WORK TO COMPLETE
Give only one thing: the number of lines that include the word "from".

BEGIN RECORDED INFORMATION

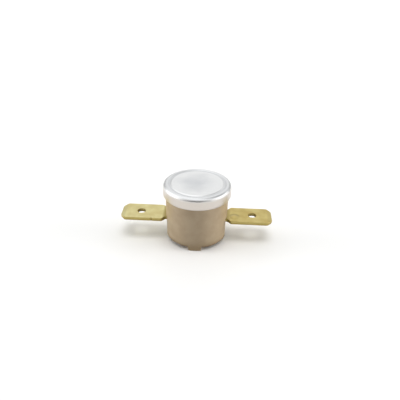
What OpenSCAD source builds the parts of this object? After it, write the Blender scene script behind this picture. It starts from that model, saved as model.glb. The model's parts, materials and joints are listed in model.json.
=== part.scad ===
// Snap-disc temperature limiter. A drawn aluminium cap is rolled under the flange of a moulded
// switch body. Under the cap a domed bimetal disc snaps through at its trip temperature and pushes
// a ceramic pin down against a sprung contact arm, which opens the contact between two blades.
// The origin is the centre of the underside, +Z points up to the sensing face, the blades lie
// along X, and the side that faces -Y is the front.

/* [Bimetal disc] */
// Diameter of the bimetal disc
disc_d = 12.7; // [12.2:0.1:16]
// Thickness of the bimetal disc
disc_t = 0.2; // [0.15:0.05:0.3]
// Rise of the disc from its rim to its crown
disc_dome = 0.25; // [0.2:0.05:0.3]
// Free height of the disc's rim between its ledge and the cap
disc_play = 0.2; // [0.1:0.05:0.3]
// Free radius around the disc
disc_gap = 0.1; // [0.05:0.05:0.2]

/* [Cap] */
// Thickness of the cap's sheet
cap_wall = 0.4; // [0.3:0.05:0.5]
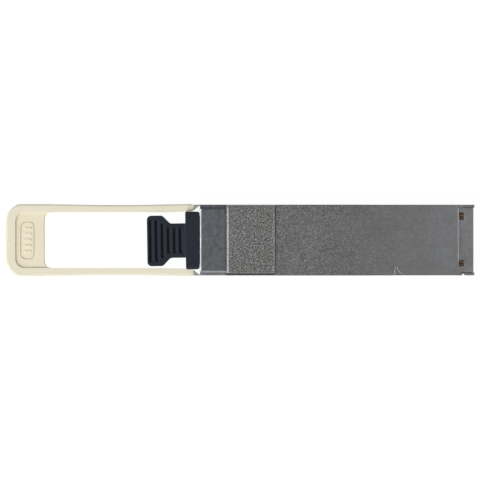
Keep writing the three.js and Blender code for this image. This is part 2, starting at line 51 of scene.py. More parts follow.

END RECORDED INFORMATION

SOLUTION TO THIS TASK
2